◆ **Work to be completed**
Go through the data below. Pull out every line that has the word "follow".

Raw records
■ ■ ■ ■ ■ ■ ■

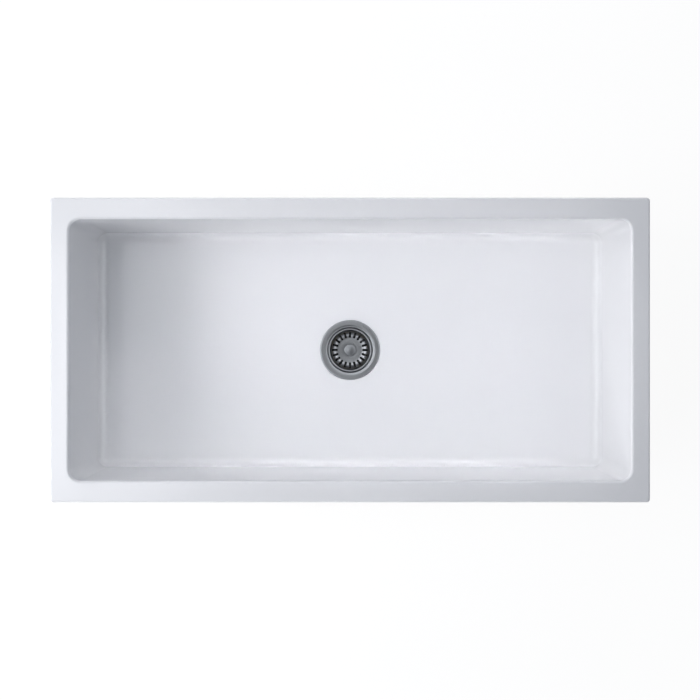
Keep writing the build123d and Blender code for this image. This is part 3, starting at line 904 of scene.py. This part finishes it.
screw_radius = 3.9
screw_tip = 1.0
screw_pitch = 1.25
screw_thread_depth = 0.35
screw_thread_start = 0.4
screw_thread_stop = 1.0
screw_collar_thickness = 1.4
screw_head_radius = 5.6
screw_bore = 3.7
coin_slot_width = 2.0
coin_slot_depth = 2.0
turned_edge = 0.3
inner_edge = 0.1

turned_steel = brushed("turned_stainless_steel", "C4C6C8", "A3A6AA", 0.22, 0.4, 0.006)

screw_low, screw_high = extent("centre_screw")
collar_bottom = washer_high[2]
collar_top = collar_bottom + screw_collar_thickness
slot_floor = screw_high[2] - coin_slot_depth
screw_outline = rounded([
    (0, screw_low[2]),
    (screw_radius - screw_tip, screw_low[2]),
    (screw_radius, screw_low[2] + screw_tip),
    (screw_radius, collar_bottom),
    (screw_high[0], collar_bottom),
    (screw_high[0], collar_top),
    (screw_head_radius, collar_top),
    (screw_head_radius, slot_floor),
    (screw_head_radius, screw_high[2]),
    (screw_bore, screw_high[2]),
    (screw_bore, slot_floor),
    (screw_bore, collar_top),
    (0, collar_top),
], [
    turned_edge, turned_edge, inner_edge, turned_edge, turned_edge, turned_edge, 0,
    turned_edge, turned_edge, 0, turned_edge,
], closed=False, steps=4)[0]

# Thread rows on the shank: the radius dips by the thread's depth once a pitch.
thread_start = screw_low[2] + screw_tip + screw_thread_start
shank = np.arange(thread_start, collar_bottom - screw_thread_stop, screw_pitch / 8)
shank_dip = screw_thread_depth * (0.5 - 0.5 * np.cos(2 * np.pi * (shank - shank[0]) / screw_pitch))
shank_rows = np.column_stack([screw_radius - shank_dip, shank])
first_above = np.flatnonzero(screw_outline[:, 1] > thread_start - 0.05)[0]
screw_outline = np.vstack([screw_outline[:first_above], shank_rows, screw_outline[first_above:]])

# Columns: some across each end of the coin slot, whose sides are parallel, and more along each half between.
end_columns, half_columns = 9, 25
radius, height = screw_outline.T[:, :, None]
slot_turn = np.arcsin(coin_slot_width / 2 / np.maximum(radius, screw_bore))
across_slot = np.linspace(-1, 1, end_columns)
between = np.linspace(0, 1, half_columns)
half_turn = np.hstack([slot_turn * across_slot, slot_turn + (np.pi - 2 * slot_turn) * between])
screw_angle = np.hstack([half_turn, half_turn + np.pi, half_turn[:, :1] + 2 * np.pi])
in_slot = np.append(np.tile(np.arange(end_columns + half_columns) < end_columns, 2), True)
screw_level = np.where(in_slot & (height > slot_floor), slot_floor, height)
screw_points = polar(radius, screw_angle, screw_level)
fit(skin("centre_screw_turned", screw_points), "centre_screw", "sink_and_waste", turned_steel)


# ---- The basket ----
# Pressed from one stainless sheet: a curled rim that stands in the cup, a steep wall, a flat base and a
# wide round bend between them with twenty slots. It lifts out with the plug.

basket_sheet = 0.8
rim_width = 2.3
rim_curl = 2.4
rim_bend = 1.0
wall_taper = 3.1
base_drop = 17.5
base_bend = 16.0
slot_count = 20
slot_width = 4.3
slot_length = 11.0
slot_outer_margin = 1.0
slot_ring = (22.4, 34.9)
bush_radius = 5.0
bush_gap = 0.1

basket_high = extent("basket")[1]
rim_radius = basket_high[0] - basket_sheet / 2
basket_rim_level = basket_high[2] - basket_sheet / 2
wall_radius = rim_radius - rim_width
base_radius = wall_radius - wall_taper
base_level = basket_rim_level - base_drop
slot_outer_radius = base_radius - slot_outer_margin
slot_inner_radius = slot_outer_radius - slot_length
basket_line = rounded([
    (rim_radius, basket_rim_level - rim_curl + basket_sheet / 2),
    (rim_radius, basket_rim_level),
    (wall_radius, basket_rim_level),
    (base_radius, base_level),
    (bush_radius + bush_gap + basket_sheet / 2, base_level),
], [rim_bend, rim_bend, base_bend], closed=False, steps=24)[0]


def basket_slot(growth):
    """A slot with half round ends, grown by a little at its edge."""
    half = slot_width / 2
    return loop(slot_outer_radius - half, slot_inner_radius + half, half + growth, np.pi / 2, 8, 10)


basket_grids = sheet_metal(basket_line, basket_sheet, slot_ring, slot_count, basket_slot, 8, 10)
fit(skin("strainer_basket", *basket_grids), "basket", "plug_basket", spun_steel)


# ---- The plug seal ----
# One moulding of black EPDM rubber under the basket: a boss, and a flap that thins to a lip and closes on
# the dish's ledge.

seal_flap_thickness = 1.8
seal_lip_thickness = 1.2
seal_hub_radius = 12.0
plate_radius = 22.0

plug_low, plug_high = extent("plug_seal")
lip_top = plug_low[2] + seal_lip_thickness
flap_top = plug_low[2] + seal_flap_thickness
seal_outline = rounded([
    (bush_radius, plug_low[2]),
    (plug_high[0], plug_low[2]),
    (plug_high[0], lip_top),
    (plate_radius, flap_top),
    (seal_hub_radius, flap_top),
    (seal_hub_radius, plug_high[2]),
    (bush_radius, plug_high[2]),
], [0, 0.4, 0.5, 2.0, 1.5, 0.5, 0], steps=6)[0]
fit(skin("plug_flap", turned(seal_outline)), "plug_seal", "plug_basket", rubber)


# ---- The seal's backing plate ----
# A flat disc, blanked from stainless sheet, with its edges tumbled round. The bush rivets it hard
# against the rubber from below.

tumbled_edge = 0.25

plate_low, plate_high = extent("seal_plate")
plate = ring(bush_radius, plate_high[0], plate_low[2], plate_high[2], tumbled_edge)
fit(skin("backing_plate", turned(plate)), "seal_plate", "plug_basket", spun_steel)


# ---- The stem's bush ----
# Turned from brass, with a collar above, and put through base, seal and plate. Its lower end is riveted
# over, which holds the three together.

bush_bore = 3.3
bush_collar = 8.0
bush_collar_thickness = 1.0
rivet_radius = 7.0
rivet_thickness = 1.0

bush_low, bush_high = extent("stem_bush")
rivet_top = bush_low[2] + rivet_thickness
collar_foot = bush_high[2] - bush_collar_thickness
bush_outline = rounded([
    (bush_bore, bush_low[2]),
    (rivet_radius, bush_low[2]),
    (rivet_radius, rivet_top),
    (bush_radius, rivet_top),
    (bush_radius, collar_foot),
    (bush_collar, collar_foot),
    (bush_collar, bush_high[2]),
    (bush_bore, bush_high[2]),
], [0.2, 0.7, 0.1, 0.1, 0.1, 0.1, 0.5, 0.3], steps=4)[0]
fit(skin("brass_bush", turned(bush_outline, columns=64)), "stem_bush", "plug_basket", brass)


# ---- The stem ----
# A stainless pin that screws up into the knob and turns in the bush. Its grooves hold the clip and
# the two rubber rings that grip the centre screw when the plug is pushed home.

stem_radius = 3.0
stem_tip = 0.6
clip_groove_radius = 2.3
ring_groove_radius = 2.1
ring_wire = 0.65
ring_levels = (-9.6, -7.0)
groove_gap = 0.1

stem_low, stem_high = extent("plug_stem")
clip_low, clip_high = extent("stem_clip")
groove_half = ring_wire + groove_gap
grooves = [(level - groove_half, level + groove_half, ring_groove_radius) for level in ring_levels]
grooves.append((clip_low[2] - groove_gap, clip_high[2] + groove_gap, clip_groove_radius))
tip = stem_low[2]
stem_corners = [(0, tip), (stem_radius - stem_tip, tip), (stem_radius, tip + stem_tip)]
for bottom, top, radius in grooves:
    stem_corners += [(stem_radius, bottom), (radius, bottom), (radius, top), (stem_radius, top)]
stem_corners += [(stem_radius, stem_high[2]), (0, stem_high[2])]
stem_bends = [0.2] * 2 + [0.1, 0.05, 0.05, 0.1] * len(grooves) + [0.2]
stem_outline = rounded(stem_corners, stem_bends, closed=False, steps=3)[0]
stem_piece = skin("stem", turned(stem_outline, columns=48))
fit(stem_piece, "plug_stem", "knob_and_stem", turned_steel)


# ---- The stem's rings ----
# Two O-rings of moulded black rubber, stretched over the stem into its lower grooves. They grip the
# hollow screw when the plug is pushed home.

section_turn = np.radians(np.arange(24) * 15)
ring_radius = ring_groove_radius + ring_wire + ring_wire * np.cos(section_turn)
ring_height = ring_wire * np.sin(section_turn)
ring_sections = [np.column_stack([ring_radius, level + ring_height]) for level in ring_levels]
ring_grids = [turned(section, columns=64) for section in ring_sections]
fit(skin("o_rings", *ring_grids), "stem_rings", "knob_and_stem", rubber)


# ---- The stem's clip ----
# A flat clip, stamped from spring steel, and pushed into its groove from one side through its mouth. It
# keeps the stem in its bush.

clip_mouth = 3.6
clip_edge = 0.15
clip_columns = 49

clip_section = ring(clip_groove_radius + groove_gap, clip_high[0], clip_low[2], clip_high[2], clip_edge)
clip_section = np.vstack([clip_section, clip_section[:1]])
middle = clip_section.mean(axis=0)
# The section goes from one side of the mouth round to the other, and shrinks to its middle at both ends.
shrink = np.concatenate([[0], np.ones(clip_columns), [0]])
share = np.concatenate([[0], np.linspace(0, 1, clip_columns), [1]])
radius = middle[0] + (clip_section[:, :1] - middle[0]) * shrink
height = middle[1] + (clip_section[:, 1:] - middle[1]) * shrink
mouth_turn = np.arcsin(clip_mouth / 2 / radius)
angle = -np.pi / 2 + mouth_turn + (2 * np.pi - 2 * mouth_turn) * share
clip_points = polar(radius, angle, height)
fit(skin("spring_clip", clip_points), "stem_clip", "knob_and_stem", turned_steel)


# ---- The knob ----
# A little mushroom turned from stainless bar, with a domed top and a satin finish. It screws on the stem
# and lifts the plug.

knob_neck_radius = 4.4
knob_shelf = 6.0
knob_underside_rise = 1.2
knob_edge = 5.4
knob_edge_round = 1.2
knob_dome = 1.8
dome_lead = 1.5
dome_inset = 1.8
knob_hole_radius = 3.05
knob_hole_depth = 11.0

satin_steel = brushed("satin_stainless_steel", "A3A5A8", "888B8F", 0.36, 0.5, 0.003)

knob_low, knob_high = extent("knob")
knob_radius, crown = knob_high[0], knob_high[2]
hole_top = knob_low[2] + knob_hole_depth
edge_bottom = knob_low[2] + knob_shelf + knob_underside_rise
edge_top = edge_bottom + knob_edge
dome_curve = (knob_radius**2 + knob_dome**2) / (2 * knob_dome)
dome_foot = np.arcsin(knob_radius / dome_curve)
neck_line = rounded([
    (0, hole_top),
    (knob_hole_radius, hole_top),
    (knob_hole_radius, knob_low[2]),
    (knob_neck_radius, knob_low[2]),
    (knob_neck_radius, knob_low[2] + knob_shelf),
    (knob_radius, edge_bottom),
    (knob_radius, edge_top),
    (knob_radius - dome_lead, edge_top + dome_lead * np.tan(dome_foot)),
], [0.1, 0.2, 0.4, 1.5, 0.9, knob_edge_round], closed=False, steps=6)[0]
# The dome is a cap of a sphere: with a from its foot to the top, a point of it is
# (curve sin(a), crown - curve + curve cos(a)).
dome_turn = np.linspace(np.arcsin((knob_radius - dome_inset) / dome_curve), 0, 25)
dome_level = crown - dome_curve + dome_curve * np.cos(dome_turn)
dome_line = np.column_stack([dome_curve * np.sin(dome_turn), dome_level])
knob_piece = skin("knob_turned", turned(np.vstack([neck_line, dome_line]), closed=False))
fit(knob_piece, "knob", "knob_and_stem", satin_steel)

■ ■ ■ ■ ■ ■ ■

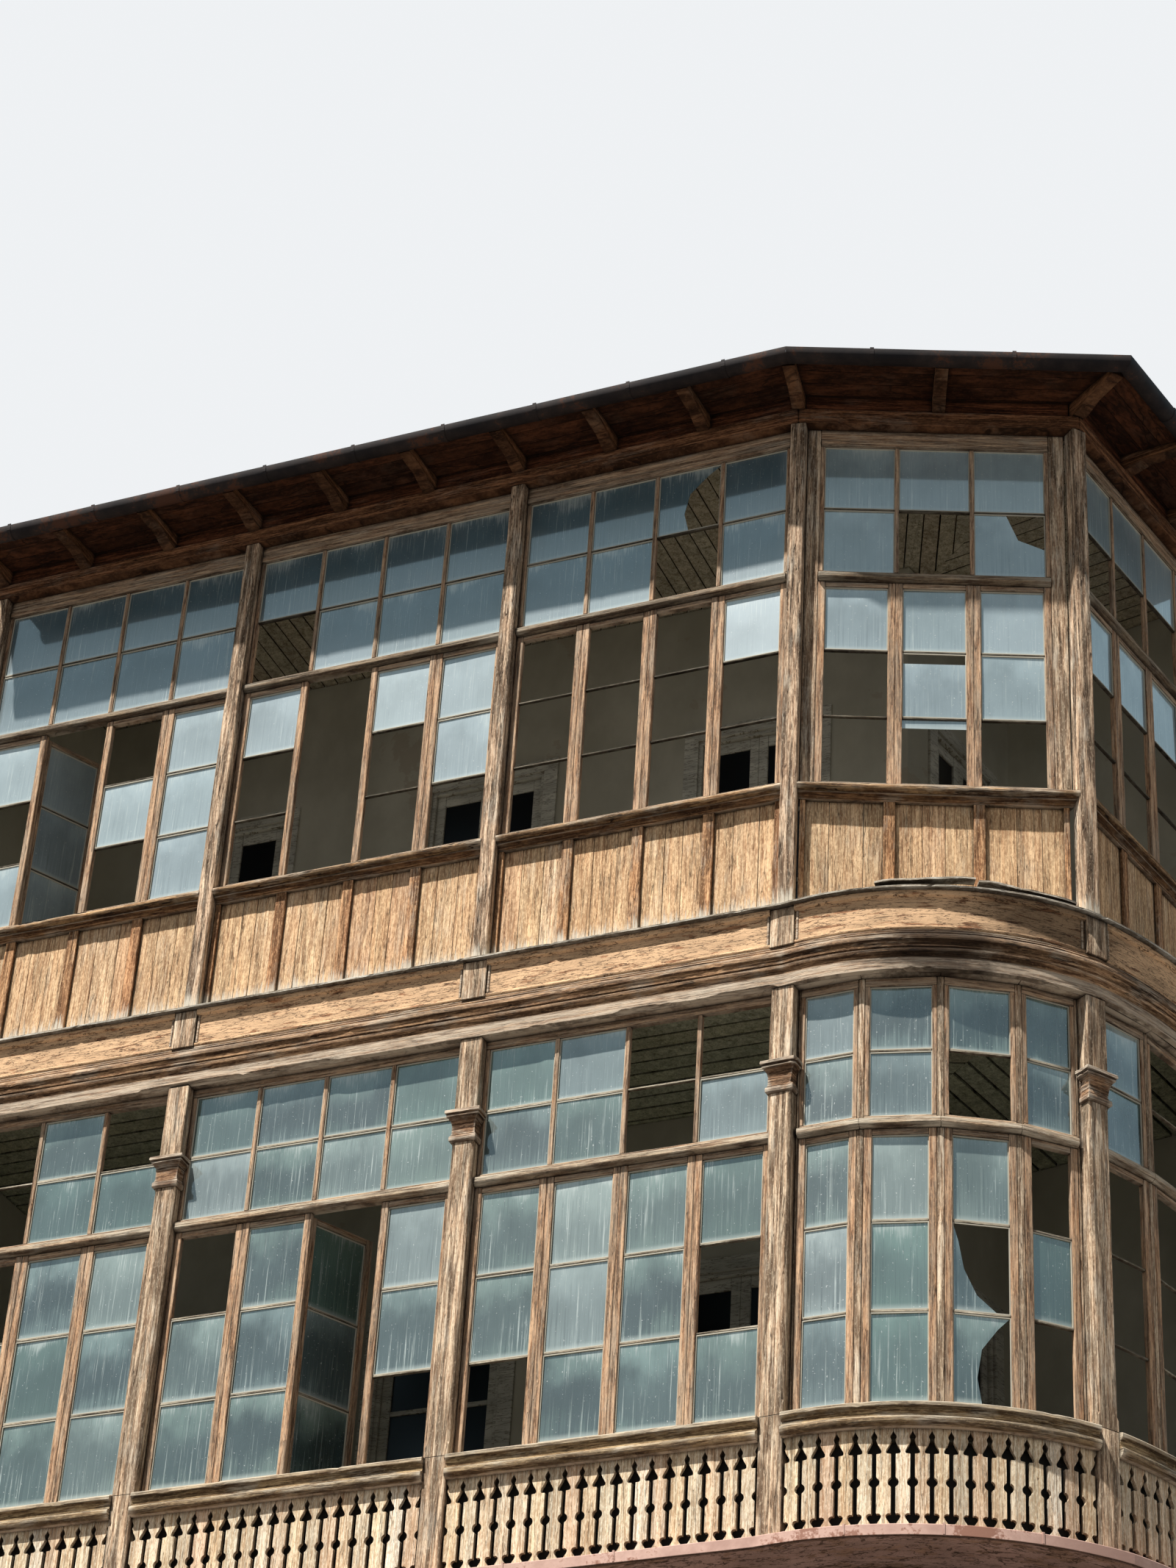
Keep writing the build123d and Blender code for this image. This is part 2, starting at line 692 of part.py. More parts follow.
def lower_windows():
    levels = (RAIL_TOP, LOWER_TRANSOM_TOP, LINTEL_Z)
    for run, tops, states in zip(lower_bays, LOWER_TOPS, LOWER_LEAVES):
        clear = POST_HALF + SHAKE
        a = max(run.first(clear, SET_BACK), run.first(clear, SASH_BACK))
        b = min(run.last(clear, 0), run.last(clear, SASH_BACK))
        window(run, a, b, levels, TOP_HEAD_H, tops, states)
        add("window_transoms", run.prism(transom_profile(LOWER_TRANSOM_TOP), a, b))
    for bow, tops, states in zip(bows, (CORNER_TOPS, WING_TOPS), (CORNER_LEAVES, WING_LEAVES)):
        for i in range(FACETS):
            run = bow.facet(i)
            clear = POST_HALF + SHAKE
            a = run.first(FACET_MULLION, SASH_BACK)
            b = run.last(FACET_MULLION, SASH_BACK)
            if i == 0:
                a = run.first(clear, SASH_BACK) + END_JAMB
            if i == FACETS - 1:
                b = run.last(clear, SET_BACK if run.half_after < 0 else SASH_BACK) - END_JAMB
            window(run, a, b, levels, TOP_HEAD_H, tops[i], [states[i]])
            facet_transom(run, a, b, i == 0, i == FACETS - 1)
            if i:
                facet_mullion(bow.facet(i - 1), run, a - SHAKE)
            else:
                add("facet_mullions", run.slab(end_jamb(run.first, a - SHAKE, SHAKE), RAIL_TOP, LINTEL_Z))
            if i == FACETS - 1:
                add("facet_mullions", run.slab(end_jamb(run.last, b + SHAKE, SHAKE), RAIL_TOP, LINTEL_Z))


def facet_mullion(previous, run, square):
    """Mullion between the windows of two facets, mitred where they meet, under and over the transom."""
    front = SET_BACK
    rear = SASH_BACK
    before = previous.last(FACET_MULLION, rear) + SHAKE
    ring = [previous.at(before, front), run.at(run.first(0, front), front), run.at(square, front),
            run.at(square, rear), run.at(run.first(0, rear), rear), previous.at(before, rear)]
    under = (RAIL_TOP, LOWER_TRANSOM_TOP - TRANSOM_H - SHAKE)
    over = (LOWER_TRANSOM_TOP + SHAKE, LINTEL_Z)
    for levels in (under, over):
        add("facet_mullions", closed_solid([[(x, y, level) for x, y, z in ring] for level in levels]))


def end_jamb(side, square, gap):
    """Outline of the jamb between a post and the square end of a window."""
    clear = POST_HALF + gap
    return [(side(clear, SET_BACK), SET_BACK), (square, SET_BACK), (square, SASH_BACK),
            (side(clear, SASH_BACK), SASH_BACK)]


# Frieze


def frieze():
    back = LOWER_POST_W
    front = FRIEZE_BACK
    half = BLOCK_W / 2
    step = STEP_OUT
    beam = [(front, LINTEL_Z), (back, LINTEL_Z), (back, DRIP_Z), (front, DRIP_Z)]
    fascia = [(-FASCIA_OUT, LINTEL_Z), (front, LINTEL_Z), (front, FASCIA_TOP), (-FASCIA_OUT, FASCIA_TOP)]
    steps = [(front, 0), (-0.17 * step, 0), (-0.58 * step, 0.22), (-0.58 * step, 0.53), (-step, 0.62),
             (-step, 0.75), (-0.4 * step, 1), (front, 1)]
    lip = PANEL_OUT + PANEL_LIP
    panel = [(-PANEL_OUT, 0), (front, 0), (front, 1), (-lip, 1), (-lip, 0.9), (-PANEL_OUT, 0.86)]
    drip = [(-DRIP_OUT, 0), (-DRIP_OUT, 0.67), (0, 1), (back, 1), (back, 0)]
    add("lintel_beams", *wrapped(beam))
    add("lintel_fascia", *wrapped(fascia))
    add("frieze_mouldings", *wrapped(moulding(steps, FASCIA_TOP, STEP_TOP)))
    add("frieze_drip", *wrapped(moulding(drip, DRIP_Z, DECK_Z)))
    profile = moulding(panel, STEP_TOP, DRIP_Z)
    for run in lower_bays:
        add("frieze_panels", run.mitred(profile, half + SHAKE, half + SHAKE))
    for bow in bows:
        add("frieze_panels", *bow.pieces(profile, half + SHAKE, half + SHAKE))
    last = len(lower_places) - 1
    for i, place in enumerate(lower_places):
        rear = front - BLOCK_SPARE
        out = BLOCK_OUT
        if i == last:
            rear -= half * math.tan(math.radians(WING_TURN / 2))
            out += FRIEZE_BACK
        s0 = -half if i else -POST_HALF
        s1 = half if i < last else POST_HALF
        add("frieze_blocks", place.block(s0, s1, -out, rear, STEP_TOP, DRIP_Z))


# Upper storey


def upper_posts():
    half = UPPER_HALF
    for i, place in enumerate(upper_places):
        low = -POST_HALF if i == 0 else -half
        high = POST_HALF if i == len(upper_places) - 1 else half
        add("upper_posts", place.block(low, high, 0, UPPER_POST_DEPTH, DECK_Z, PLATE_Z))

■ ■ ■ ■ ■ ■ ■

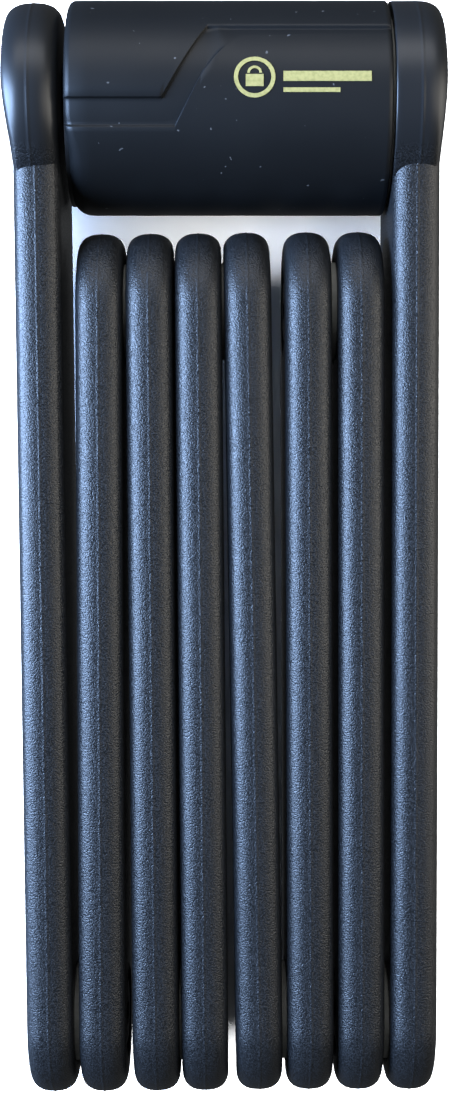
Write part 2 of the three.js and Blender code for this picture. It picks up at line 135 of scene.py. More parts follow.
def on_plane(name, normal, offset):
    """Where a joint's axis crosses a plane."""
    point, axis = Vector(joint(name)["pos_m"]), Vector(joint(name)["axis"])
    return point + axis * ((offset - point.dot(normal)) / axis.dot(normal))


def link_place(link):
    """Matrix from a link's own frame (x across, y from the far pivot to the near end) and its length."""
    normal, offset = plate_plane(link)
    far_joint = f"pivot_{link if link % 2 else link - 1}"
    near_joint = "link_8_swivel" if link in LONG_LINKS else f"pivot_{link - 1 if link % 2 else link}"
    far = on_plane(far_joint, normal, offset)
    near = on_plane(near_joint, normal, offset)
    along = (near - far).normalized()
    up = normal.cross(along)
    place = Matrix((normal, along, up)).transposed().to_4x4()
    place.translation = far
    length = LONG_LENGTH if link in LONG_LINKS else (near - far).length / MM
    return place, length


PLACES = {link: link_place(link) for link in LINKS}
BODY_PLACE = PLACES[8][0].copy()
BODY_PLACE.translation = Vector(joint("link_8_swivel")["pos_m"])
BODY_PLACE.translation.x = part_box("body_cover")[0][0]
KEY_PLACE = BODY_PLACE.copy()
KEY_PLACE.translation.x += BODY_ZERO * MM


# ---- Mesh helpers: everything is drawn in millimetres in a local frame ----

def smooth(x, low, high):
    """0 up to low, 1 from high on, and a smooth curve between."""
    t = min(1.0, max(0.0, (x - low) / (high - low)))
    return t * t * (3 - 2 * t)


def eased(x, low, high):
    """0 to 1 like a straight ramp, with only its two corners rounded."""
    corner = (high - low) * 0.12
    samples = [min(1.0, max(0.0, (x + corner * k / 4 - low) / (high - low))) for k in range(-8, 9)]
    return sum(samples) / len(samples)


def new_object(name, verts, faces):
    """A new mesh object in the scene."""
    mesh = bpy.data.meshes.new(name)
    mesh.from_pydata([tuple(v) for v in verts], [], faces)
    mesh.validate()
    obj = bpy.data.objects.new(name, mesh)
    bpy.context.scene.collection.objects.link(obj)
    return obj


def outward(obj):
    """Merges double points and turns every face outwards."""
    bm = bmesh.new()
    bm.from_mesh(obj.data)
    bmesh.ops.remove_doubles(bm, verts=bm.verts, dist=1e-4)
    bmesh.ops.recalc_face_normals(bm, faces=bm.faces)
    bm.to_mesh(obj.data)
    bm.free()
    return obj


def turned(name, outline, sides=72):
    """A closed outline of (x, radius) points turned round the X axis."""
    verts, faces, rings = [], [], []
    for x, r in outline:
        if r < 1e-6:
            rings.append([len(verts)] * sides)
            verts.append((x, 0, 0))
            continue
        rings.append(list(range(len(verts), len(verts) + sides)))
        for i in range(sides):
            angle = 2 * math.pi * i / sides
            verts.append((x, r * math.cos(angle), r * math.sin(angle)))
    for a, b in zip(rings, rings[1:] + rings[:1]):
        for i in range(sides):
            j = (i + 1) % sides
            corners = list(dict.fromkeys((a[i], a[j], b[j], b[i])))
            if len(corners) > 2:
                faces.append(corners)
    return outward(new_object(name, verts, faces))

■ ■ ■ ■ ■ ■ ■

◆ **Solution below**
Keep writing the build123d and Blender code for this image. This is part 2, starting at line 692 of part.py. More parts follow.
Write part 2 of the three.js and Blender code for this picture. It picks up at line 135 of scene.py. More parts follow.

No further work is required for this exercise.